Был ли Пушкин Дон Жуаном? - страница 19

стр.

«В этом семействе, – вспоминал Л. Н. Павлищев, муж Ольги, сестры Пушкина, – побывал легион иностранных гувернеров и гувернанток. Из них выбираю несносного, капризного самодура Русло да достойного его преемника Шеделя, в руках которых находилось обучение детей всем почти наукам. Из них Русло нанес оскорбление юному своему питомцу Александру Сергеевичу, расхохотавшись ему в глаза, когда ребенок написал стихотворную шутку “La Tolyade” в подражание “Генриаде”. Изображая битву между карлами и карлицами, Пушкин прочел гувернеру начальное четырехстишие. Русло довел Пушкина до слез, осмеяв безжалостно всякое слово этого четырехстишия, и, имея сам претензию писать стихи не хуже Корнеля и Расина, рассудил, мало того, пожаловаться еще неумолимой Надежде Осиповне, обвиняя ребенка в лености и праздности. Разумеется, в глазах Надежды Осиповны дитя оказалось виноватым, а самодур правым, и она наказала сына, а самодуру за педагогический талант прибавила жалования. Оскорбленный ребенок разорвал и бросил в печку стихи свои, а Русло возненавидел со всем пылом африканской своей крови. Преемник Русло, Шедель, свободные от занятий с детьми досуги проводил в передней, играя с дворней в дурачки, за что, в конце концов, и получил отставку. Не могу ставить на одну доску с этими чудаками воспитателя детей, французского эмигранта, графа Монфора, человека образованного, гуманного. – Гувернантки были сноснее гувернеров. Но из них: большая часть по образованию и уму стояла ниже всякой критики.
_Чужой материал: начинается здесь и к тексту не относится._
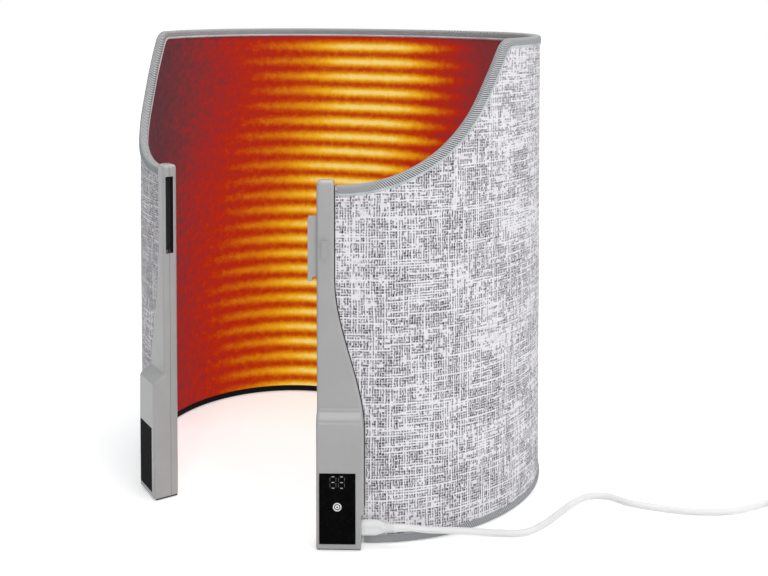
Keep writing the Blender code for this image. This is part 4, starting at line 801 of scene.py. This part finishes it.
def woven_sheet(name, columns, rows, place, material, thickness=0.0):
    """A grid laid out by place(i, j), which gives a point and the cloth's own distances there."""
    bpy.ops.object.select_all(action="DESELECT")
    bpy.ops.mesh.primitive_grid_add(x_subdivisions=columns, y_subdivisions=rows, size=2)
    thing = bpy.context.object
    mesh = thing.data
    measure = []
    for vertex in mesh.vertices:
        i = round((vertex.co.x + 1) / 2 * columns)
        j = round((vertex.co.y + 1) / 2 * rows)
        point, distances = place(i, j)
        vertex.co = point
        measure.append(distances)
    layer = mesh.uv_layers.active
    layer.name = "cloth"
    for loop in mesh.loops:
        layer.data[loop.index].uv = measure[loop.vertex_index]
    mesh.update()
    if thickness:
        wall = thing.modifiers.new("thickness", "SOLIDIFY")
        wall.thickness = thickness
        wall.offset = -1
        wall.use_even_offset = True
        apply_modifiers(thing)
    return finish_piece(thing, name, material, 60)


def refined(node, material, bevel, smooth=40):
    """A welded copy of a CAD node with softened edges, which stands for the node."""
    thing = linked(node + "_finished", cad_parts[node].data.copy())
    select_only(thing)
    bpy.ops.object.mode_set(mode="EDIT")
    bpy.ops.mesh.select_all(action="SELECT")
    bpy.ops.mesh.remove_doubles(threshold=FINE_MERGE)
    bpy.ops.mesh.dissolve_limited(angle_limit=FLAT_ANGLE)
    bpy.ops.object.mode_set(mode="OBJECT")
    if bevel:
        soft = thing.modifiers.new("soft edges", "BEVEL")
        soft.width = bevel
        soft.segments = 2
        soft.limit_method = "ANGLE"
        soft.angle_limit = SHARP_ANGLE
        soft.use_clamp_overlap = True
        apply_modifiers(thing)
    finish_piece(thing, node + "_finished", material, smooth)
    flat = thing.modifiers.new("flat faces", "WEIGHTED_NORMAL")
    flat.keep_sharp = True
    flat.weight = 80
    apply_modifiers(thing)
    return thing


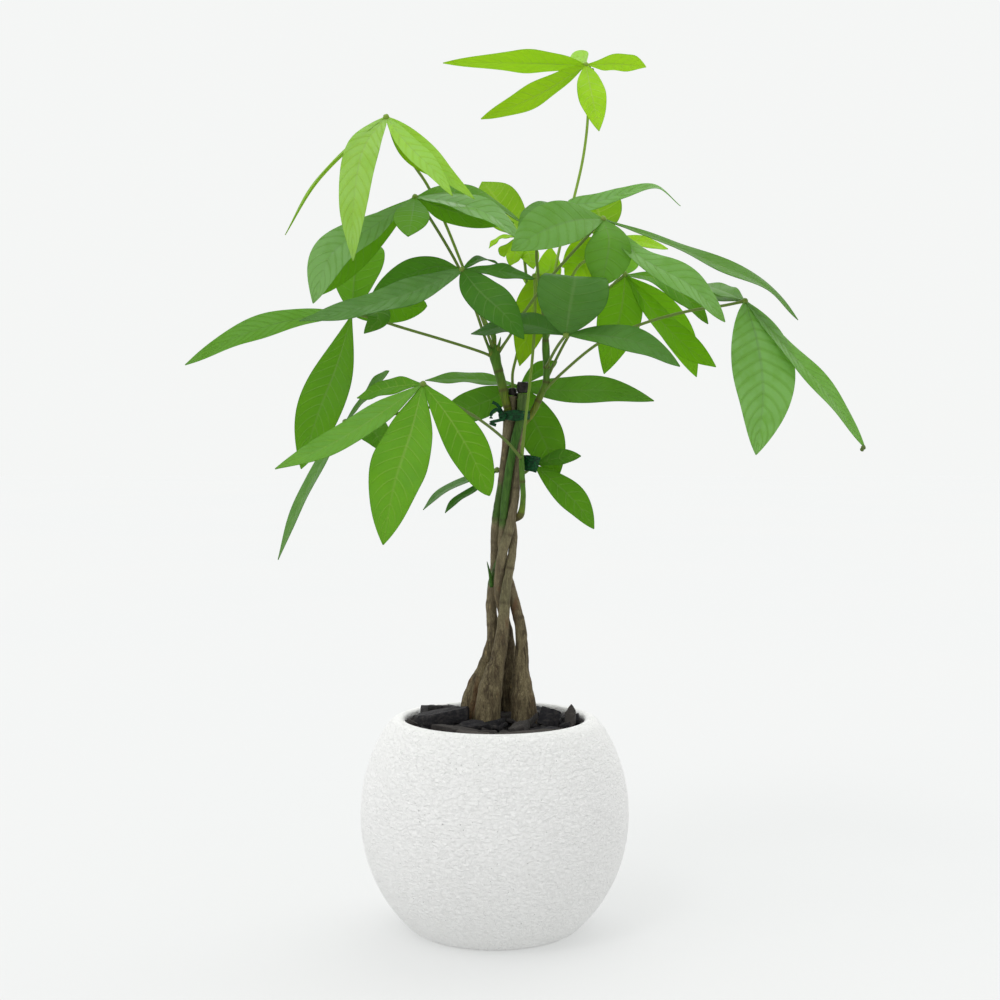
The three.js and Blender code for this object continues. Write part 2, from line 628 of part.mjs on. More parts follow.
    colour: LIME,
    stalk: [[17.2, 7, 423], [15.4, 13, 434], [14.7, 13, 450], [17.6, 14, 463.5], [20, 14, 474],
     [26.6, 20, 511], [22.5, 15, 564]],
    leaflets: [
      { via: [[13.5, 45, 577.2], [-1.4, 75, 597.8]], tip: [-10.4, 108, 608.5], width: 38,
       face: BACK, wave: 0.3, widest: 0.58 },
      { via: [[28, 6, 549.5]], tip: [32, -5, 537], width: 16, face: [0, -0.7, 0.7] },
      { via: [[12.6, 25, 556]], tip: [7.7, 35, 546.7], width: 22, face: [0, -0.4, 0.9] },
      { via: [[17, 5, 550]], tip: [12.6, -5, 539.3], width: 14, face: [0, -0.6, 0.8] },
      { via: [[4, 10, 562]], tip: [-4.7, 4, 554], width: 8, face: [-0.3, -0.5, 0.8] },
    ],
  },
  {
    name: 'leaf_lime_centre',
    colour: LIME,
    stalk: [[22.2, -16, 382], [25, -18, 409], [27.5, -18, 430], [29, -15, 443], [31.6, -8, 470],
     [33.2, -3, 503], [33.2, 4, 531]],
    leaflets: [
      { via: [[29.9, 7, 496.4]], tip: [20.5, 3, 456.9], width: 30, face: BACK, widest: 0.45 },
      { via: [[44.8, 32, 536]], tip: [46.4, 50, 554.9], width: 22, face: BACK, wave: 0.3 },
      { via: [[38, 45, 527]], tip: [42, 80, 515], width: 32, face: [0, 0.3, 0.95] },
    ],
  },
  {
    name: 'leaf_dark_centre',
    colour: DARK,
    stalk: [[42.5, -4, 456], [48, -34, 466.8], [53, -70, 475], [58.8, -105, 482.4]],
    leaflets: [
      { via: [[62.1, -118, 506.3], [66.2, -112, 529]], tip: [59.6, -58, 519.5], width: 54,
       face: FRONT, fold: 2, wave: 0, widest: 0.5, full: 0.75 },
      { via: [[89.3, -108, 481.6], [123, -110, 474.2]], tip: [152.7, -110, 456.5], width: 27,
       face: FRONT, lean: 42, wave: 0.6 },
      { via: [[20.9, -84, 491.1]], tip: [-19.5, -60, 483.3], width: 30, face: FRONT, lean: -52 },
    ],
  },
  {
    name: 'leaf_lime_right',
    colour: BRIGHT,
    stalk: [[42.5, -2, 446], [60.4, 4, 480.8], [78.5, 6, 507], [107.4, 12, 532]],
    leaflets: [
      { via: [[104.9, 2, 506.3], [98.3, -2, 479.1]], tip: [90.1, -2, 450.3], width: 37, face: BACK,
       wave: 0.5, widest: 0.42 },
      { via: [[128, 6, 504.7], [152.7, 10, 477.5]], tip: [182.3, 12, 456.1], width: 25, face: FRONT,
       lean: 25, wave: 2.4, waves: 3, widest: 0.6 },
      { via: [[132.9, 30, 508.8], [152.7, 42, 480]], tip: [166.3, 50, 447.8], width: 28, face: BACK,
       lean: -20, wave: 0.4 },
      { via: [[133.7, -6, 528.6], [159.3, -12, 511.3]], tip: [175.8, -14, 491.5], width: 23,
       face: FRONT, lean: 38, wave: 1.2 },
      { via: [[109, 50, 544.2]], tip: [109.8, 85, 558.2], width: 22, face: BACK, wave: 0.3 },
    ],
  },
  {
    name: 'leaf_far_right',
    colour: MIDDLE,
    stalk: [[41, -2, 437], [53.8, -6, 449.5], [86, -14, 475.8], [121.4, -22, 491.5],
     [159.3, -28, 502], [190.6, -32, 507], [206.2, -34, 510.4]],
    leaflets: [
      { via: [[216.9, -50, 474.2], [221.1, -60, 431.4]], tip: [215.3, -62, 383.6], width: 54,
       face: FRONT, lean: 15, wave: 0.4, widest: 0.48 },
      { via: [[239.2, -50, 472.5], [276.3, -60, 431.4]], tip: [305.1, -70, 389.3], width: 24,
       face: FRONT, lean: 45, wave: 1 },
      { via: [[187.3, -8, 518.7]], tip: [169.2, 22, 524.4], width: 22, face: FRONT, lean: -45 },
      { via: [[187.3, 10, 513.7]], tip: [166.7, 30, 513.7], width: 18, face: FRONT, lean: -45,
       wave: 0.3 },
    ],
  },
  {
    name: 'leaf_front_left',
    colour: BRIGHT,
    stalk: [[21.6, -17, 381], [11, -26, 393.5], [-12, -60, 412.4], [-36.8, -88, 427.2],
     [-59, -110, 442]],
    leaflets: [
      { via: [[-89.5, -114, 420.6], [-132.4, -124, 393.5]], tip: [-181, -132, 372], width: 26,
       face: FRONT, lean: -40, wave: 0.7, widest: 0.55 },
      { via: [[-68.9, -122, 402.5], [-82.1, -134, 361.3]], tip: [-92, -140, 309.4], width: 43,
       face: FRONT, lean: -10, wave: 1.7, waves: 6, widest: 0.55 },
      { via: [[-37.6, -122, 414.1], [-18.7, -126, 382.7]], tip: [-4.2, -122, 349.8], width: 31,
       face: FRONT, lean: 15, wave: 0.8, widest: 0.58, full: 0.7 },
      { via: [[-87, -88, 438.8]], tip: [-113.4, -70, 430.5], width: 21, face: FRONT, lean: -50 },
    ],
  },
  {
    name: 'leaf_behind_left',
    colour: MIDDLE,
    stalk: [[10.6, 9, 423.5], [8, 22, 426], [-12, 36, 427], [-45, 34, 424], [-90, 8, 416],
     [-123, -5, 411]],
    leaflets: [
      { via: [[-101, -22, 437]], tip: [-87, -38, 452.8], width: 22, face: [0.2, -0.6, 0.75] },
      { via: [[-139.8, 0, 381.9], [-161.2, 3, 341.6]], tip: [-178.5, 4, 297.1], width: 20,
       face: FRONT, lean: -58, wave: 0.4 },
      { via: [[-101, -25, 404]], tip: [-90, -35, 386], width: 24, face: [0, -0.8, 0.5] },
    ],
  },
  {
    name: 'leaf_behind_stems',
    colour: MIDDLE,
    stalk: [[23, 3, 424], [22.5, 12, 430], [20.9, 22, 440.4]],
    leaflets: [
      { via: [[-18.7, 28, 445.8]], tip: [-57.4, 30, 444.9], width: 26, face: FRONT, lean: -66 },
      { via: [[-12.1, 13, 425.6]], tip: [-46.7, 8, 414.1], width: 28, face: FRONT, lean: -15 },
      { via: [[30.8, 25, 415.7], [43.1, 22, 389.3]], tip: [51.4, 18, 363], width: 37, face: FRONT,
       lean: 10, wave: 0.5, widest: 0.5 },
      { via: [[55.5, 22, 436.7], [95, 18, 436.3]], tip: [131.3, 14, 428.1], width: 27, face: FRONT,
       lean: 30, wave: 0.6, widest: 0.48 },
      { via: [[37.4, 34, 453.6]], tip: [51.4, 40, 460.6], width: 16, face: FRONT, lean: 35,
       wave: 0.3 },
    ],
  },
  {
    name: 'leaf_low_right',
    colour: MIDDLE,
    stalk: [[17.5, 1, 366], [25, 8, 369], [32.4, 10, 375.3]],
    leaflets: [
      { via: [[49.7, 6, 360.5], [67.8, 2, 343.2]], tip: [81.8, 0, 322.6], width: 25, face: FRONT,
       lean: 25, wave: 0.5 },
      { via: [[53, 6, 381.1]], tip: [71.1, 4, 382.7], width: 16, face: FRONT, lean: 40, wave: 0.3 },
    ],
  },
  {
    name: 'leaf_low_left',
    colour: DARK,
    stalk: [[6, 2, 371], [4, 5, 371.4], [1.9, 7, 371.2]],
    leaflets: [
      { via: [[-20.3, 6, 363.8], [-44.2, 4, 352.3]], tip: [-59, 2, 338.3], width: 15, face: FRONT,
       lean: -68, wave: 0.3 },
      { via: [[-16.2, -2, 355.6], [-31.8, -6, 345.7]], tip: [-40.9, -10, 335.8], width: 13,
       face: FRONT, lean: -65, wave: 0.3 },
    ],
  },
];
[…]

Они были женщины добрые, искренно любившие своих питомцев».

Целых четыре года формировался особенный, восприимчивый, чувственный, не признающий никакого насилия над собой, невротический характер поэта. Один из крупнейших биографов Пушкина П. В. Анненков отмечал произошедшие изменения: «Библиотека отца оплодотворила зародыши ранних и пламенных страстей, существовавшие в крови и в природе молодого человека, раздвинула его понятия и представления далеко за пределы возраста, который он переживал, снабдила его тайными целями и воззрениями, которых никто в нем не предполагал».

Наблюдательное детское воображение воспринимало все: и фривольные шутки, и сальности взрослых, и поэтические вольности. Дядя поэта, Василий Львович, прославился тем, что написал шуточную поэму «Опасный сосед», которую Саша знал наизусть. Это было неприличное, без тонкостей французского эротизма, описание русского кутежа и драки в публичном доме. Конечно, стихи были просты, язык бойкий, разговорный. Поэма эта ходила в списках на руках и ее главный персонаж, Буянов, стал нарицательным именем.

Летом 1811 года пришло время молодому Пушкину ехать в Петербург для поступления в Лицей. Он покинул отцовский кров без сожаления, с чувством освобождения от родительского непонимания его взглядов и мыслей и тирании в отношении его поведения. Только горечь от разлуки с сестрой, которую он всегда любил, омрачила его сердце. В доме своего дяди, весельчака и остроумца, Пушкин почувствовал себя свободным и раскованным. По-прежнему он участвует во всех взрослых беседах и вечерах, рано повзрослев и многое научившись понимать. Однажды Василий Львович собрался прочитать отрывок из своей фривольной поэмы «Опасный сосед» министру юстиции И. И. Дмитриеву и попросил племянника выйти из комнаты. Резвый мальчуган, уходя, со смехом проговорил: «Зачем вы меня прогоняете, я все знаю, и все уже слышал».

В доме своего дяди Пушкин получил первые полуплатонические уроки чувственности. До поступления в Лицей поэт познакомился с Иваном Пущиным, ставшим его самым лучшим другом на всю жизнь. Ваня приходил в гости к новому знакомому и часто, в отсутствие Василия Львовича, они оставались одни с юной любовницей последнего Анной Николаевной. «Она подчас нас, птенцов, приголубливала, – вспоминает И. И. Пущин, – случалось, что и прибранит, когда мы надоедим ей нашими ранновременными шутками. Именно замечательно, что она строго соблюдала, чтоб наши ласки не переходили границ, хотя и любила с нами побалагурить и пошалить, а про нас и говорить нечего; мы просто наслаждались непринужденностью и некоторою свободою в обращении с милой девушкой». Эти игры все сильней возбуждали страсти юного поэта, формируя гениально-влюбчивую натуру, которая так буйно выросла из соединения горячей африканской крови Ганнибалов и легкомысленно-поэтического характера Пушкиных.